Yet Dad was both a hard worker and a forward thinker, and he realized that things wouldn’t improve for our family as long as he kept working in the mines. The coal industry had peaked after World War II, and McDowell County was losing jobs and people every year. Physically, the work was demanding and dangerous, and Dad saw that it was time to get out. So our family moved to Ohio in search of a better life. We settled in the city of Columbus with high hopes for a brighter future.

Things didn’t turn around right away, however, and Dad went several months without finding work. As a result, our family went from poor to destitute, and we depended on the generosity of Fifth Avenue Church for survival. Those good people fed and clothed us for months until Dad was able to find a job. I’ll be forever grateful for the kindness they showed to my family.

Eventually Dad found employment with a construction company, and we were all elated. The whole family was excited to have more money for food and occasional special treats. We ate a lot of pinto beans and fried bologna, but we were happy. Dad had a job, Mom was content, and my brothers and I were doing well in our new school. Everything seemed back to normal—actually, better than the normal we’d known up to that point.

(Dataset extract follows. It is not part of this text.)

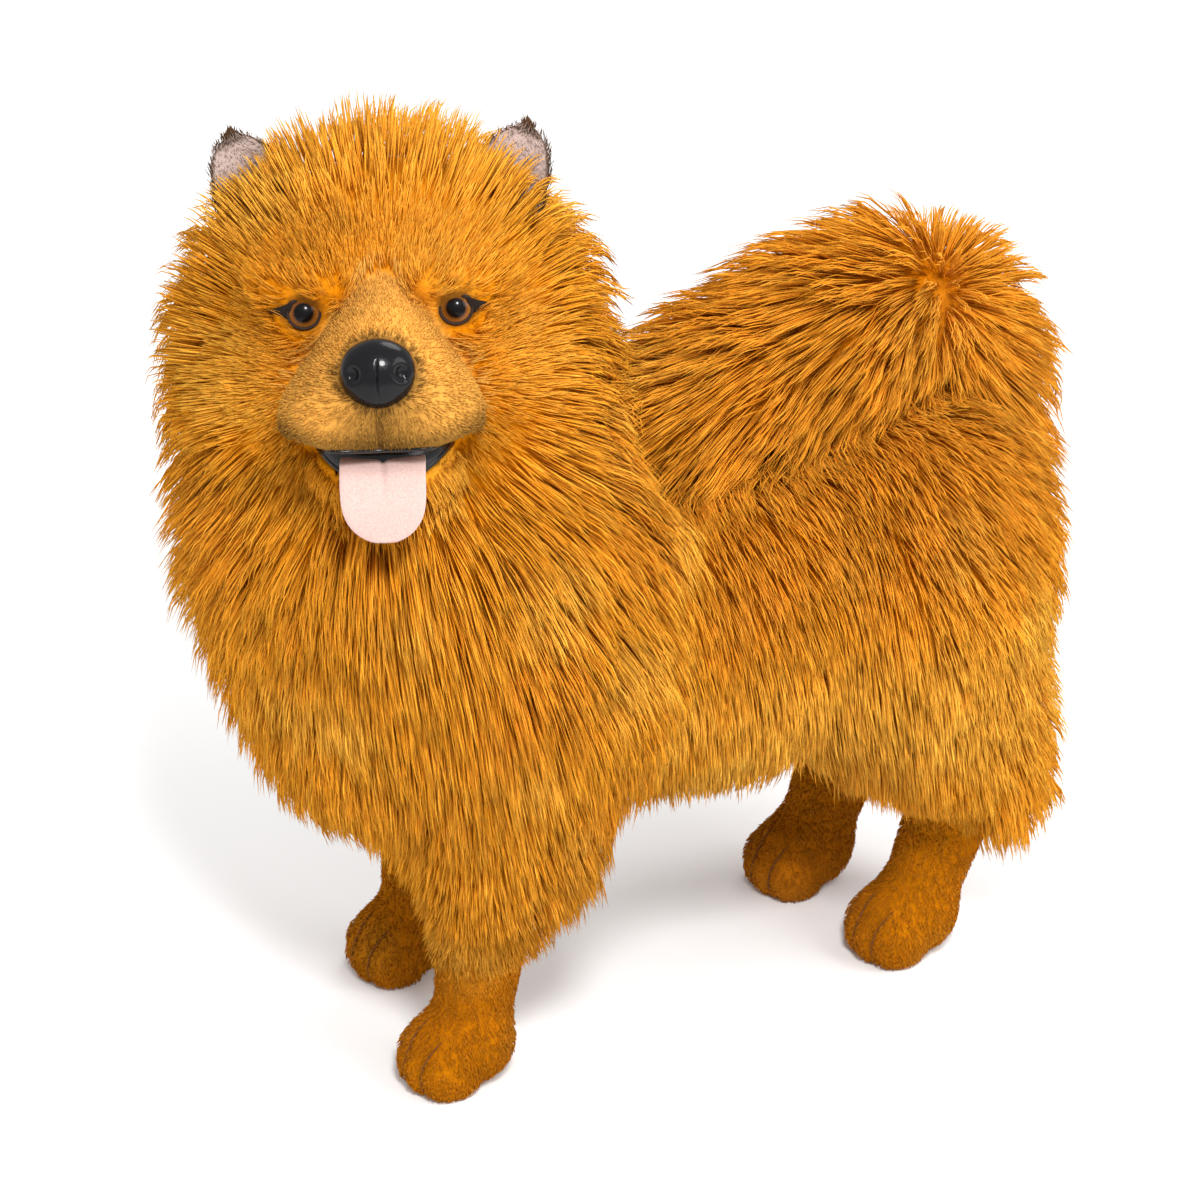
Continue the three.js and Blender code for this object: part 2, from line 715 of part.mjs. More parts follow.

Then one Monday morning Dad went to work and never returned home. Having escaped the harrowing dangers of the coal mine, he was electrocuted in a tragic on-the-job accident. Our family was devastated. At the tender age of 11, I was thrust into a leadership role in my family. Mom had her hands more than full trying to provide for us, and I helped out as best I could by looking after my brothers. My father’s death had a profound impact on my mind and heart. I had a strong faith in God, even as a child, but losing my father seemed to be only the latest in a string of family disasters—as I’ll share in more detail later. I was deeply shaken.

Several years later I headed off to college, attending what’s now Ohio Christian University. I was excited to begin life on my own but still felt heaviness in my spirit. Without realizing it, I’d developed a negative outlook on life. And who could’ve blamed me? Life had been less than fair during my first 18 years. Not many good things had come my way, and I no longer expected them to.

One day at college I was having lunch in the cafeteria with a newfound friend by the name of John C. Maxwell. You may know John as an internationally recognized expert in the field of leadership and the author of dozens of bestselling books on the subject. But that day he was just a college senior who’d taken me, a lowly freshman, under his wing. John’s father, Dr. Melvin Maxwell, was president of the college, and he noticed us sitting together at lunch and stopped by the table.

“How would you fellows like to skip classes tomorrow?” he asked. Naturally, we were all ears. Both of us were up for anything that would provide a legitimate excuse to get out of school. Dr. Maxwell invited us to attend a Positive Mental Attitude rally being held the next day in Dayton. We eagerly agreed to go, though for my part it was mostly as a way to get off campus for the day.

The next morning we crowded into the University of Dayton arena, brand-new at the time, to hear some of the greatest inspirational speakers of the day. It was a thrilling experience to hear the likes of W. Clement Stone, who popularized the line, “What the mind of man can conceive and believe, it can achieve,” and Earl Nightingale, who spoke thrillingly on Russell Conwell’s theme, “Acres of Diamonds.” We heard the great Zig Ziglar, who spoke about the fact that if you put garbage into your mind, you’ll get garbage out. The capstone of the day was the last speaker, Dr. Norman Vincent Peale, author of the well-known book The Power of Positive Thinking. He opened my mind to fresh new possibilities and deeply impacted my life.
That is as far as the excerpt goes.